Features & Advantages

• Uniform temperature across stacks; fewer soft or sprouted pockets.

• Cleaner skins for onion/garlic post-curing; calmer dispatch.

• Predictable handling with marked lanes and door SOPs.

• Safer floors thanks to dry drainage and fewer fog events.

Nepal Use-Cases / Sectors

• Terai aggregation hubs shipping to hill markets.

• Hill-belt stores buffering seasonal supply.

• Wholesale platforms stabilizing lots before dispatch.

• Packhouses integrating curing, grading, and hold.

Operations & Best Practices

• Curing routine (onion/garlic): Ventilated zone, clean racks, no water pooling, short daily checks; move to hold only when outer skins are dry to the touch.

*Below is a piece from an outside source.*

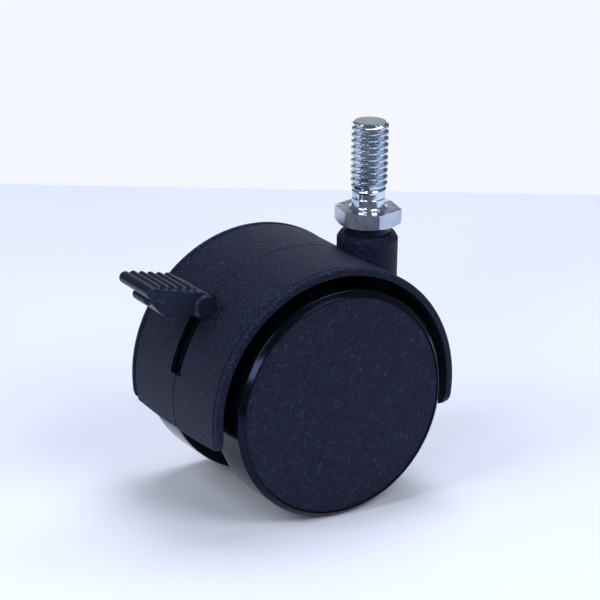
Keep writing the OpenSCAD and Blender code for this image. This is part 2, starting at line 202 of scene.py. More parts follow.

• Stack geometry: Align crate vents with flow; keep aisles for returns; cap stack height to avoid dead zones.

• Door protocol: Group loads; ban props; if doors stay open for long moves, use the vestibule.

• Drainage: Verify fall and traps; clean grates; keep floor dry to protect forklifts and workers.

• Monitoring: Core checks in representative crates; duration-filtered alarms; weekly trend reviews.

• Power hygiene: Stabilizers/phase protection/earthing; UPS for controllers/loggers to preserve records during dips.

Compliance & Quality

These practices align with HACCP-style material handling and DFTQC expectations for hygiene and drainage, supporting ISO 22000-style documentation with concise logs and traceable corrective actions.

Sustainability / Energy Considerations

• Envelope first: sealed penetrations and healthy gaskets cut runtime.

• Airflow discipline prevents over-cooling to reach corners.

• Short, effective defrosts and clean coils reduce waste.

• Realistic setpoints beat “extra cold,” which encourages moisture problems.

Benefits / Outcomes (qualitative)

Fewer hot/cold pockets; cleaner skins; steadier dispatch temperatures; safer, drier floors; calmer audits.

Implementation with RM Agrotech × ICEMAKE

We co-plan envelope, airflow geometry, curing vs. hold zones, doors/vestibule, and drainage; install and commission ICEMAKE systems; train shifts with bilingual SOP cards; and keep after-sales checks through season peaks.

Checklist — Root & Bulb Storage Setup

• Separate curing (onion/garlic) from hold; ensure ventilation.

• Align evaporator discharge and keep returns unblocked with marked aisles.

• Choose vented crates/bins; set stack heights to avoid dead zones.

• Seal penetrations; fit PVC strips/air curtains; plan vestibule for busy docks.

• Use off-cycle defrost (above-zero) and verify drainage; keep floors dry.

• Stabilizers/phase protection/earthing + UPS for controllers/loggers.

• Keep short logs: intake temp, core checks, deviations/corrective notes.

Call to Action

Building or upgrading a root/bulb store? RM Agrotech (authorized ICEMAKE partner in Nepal) will design the airflow, curing layout, doors, and drainage so your team runs calm, clean holds all season.

FAQ

Q1. Can potatoes, onions, and garlic share one room?

Only if setpoints/airflow match and curing is already done. Better to separate curing from hold and avoid mixed stacks near doors.

Q2. Do we need a dehumidifier?

Not always. Above-zero stores often stabilize with door discipline, airflow geometry, and tuned off-cycle defrost.

Q3. Why do corners stay warmer?

Blocked returns or dead zones. Mark no-stack areas and keep a hand-width gap from walls.

Q4. We keep seeing condensation on the ceiling—lower setpoint?

No. Fix doors/airflow; verify defrost/drains; lower setpoints usually worsen frosting.

Q5. How do we train new hires fast?

Post bilingual SOP cards with sketches: loading pattern, door rule, daily floor/drain check, and a two-line temp log.